In a Bayesian framework, we could call the initial price for a risk the 'prior', which can then be updated based on claims experience, to give the 'posterior', which then forms next year's prior and so on. It should be noted that the extent of updating using new information depends on the relative information content of the prior versus the experience. For example, a brand new line of business which experiences a large influx of claims would respond much more heavily than a well-established class with close-to-expectation experience. While this point may seem obvious, the reliability of the prior is often overlooked in practice.

Although Bayes' theorem offers a mathematically precise way of changing rates in the event of claims (or no claims), we are now facing a market where repayment of claims via large rate increases is far from guaranteed. With this in mind there are good grounds to revisit the issue of understating the gap between theory and current market conditions.
An example of a 'pricing' cycle, driven purely by claims experience, is shown in Figure 1 (below).
Consider a single risk, where our initial estimate of claims frequency is 0.05 claims per year, based on a confidence level of 10 years' experience. Since we are uncertain about the true frequency of claims, we will adjust our estimate over time. New claims are then simulated with a probability of 0.05 per year -our initial estimate was in fact precisely correct but we do not KNOW it is correct, and so we will logically refine it over time.
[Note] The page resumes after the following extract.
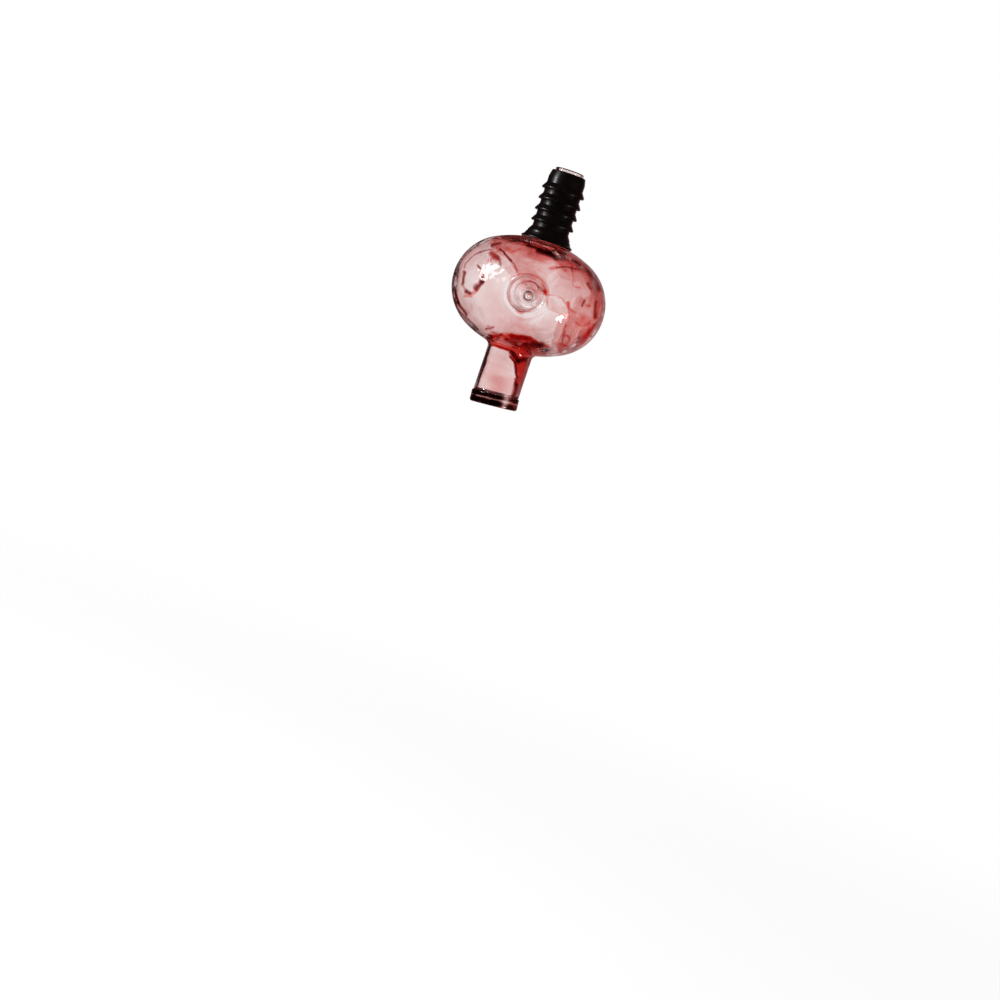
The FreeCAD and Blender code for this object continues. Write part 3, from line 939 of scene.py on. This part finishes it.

The graph demonstrates the cycle that can occur as a result of revising our estimates using a Bayesian approach, and that a pricing cycle is perfectly consistent with a market attempting to revise its judgment in light of uncertainty.
There are times where pricing is more than adequate (>0.05) and times where the rate drops more than 60% below adequacy. This approach is in fact the mathematically optimal way to revise prices year on year, assuming each risk should be rated from its own experience alone.
While a loss in this example should theoretically lead to rate rises of over 100% in some cases (early in the cycle, where less past data is available), such marked increases are increasingly difficult to achieve in a soft market, partially owing to competitors feeling able to undercut without having personally experienced the claim. However, if a portfolio of similar risks is held, a Bayesian approach would suggest sharing the claims experience across the group, resulting in less volatile rate changes at an individual risk level. This is an example of diversification at work to dampen out claims experience, the very basis for insurance itself.
It should be noted that where claims occur owing to market-wide events, which will be highly correlated across a portfolio of risks, diversification of rate changes is necessarily much more limited. These market-wide drivers then become a potential cause of the underwriting cycle, owing to changes in our estimation of risk, not purely the demand for capital. On the other hand, superfluous capital will dampen the upwards impact of claims on rate change, as was seen in the aviation market recently, but this dampening will often go beyond what is actuarially justifiable, given the need for the market to respond to new claims data.
These observations raise some interesting questions for actuaries, such as:
- Are the observed rate decreases we see in the market partially a function of uncertain pricing updating for new information, rather than a market force driven by supply and demand for capital?
- Should actuaries adopt a coherent, Bayesian, framework for updating hazard rates in light of new experience?
- Does the market introduce mis-pricing by restricting rate increases on loss-making risks?
Actuaries need to face the reality that prices are inherently uncertain and that there are consequences to this acceptance. Therefore, pricing views are in constant need of refinement, both technically and also taking into account soft information to help manage the cycle and make actuaries more commercially relevant to employers.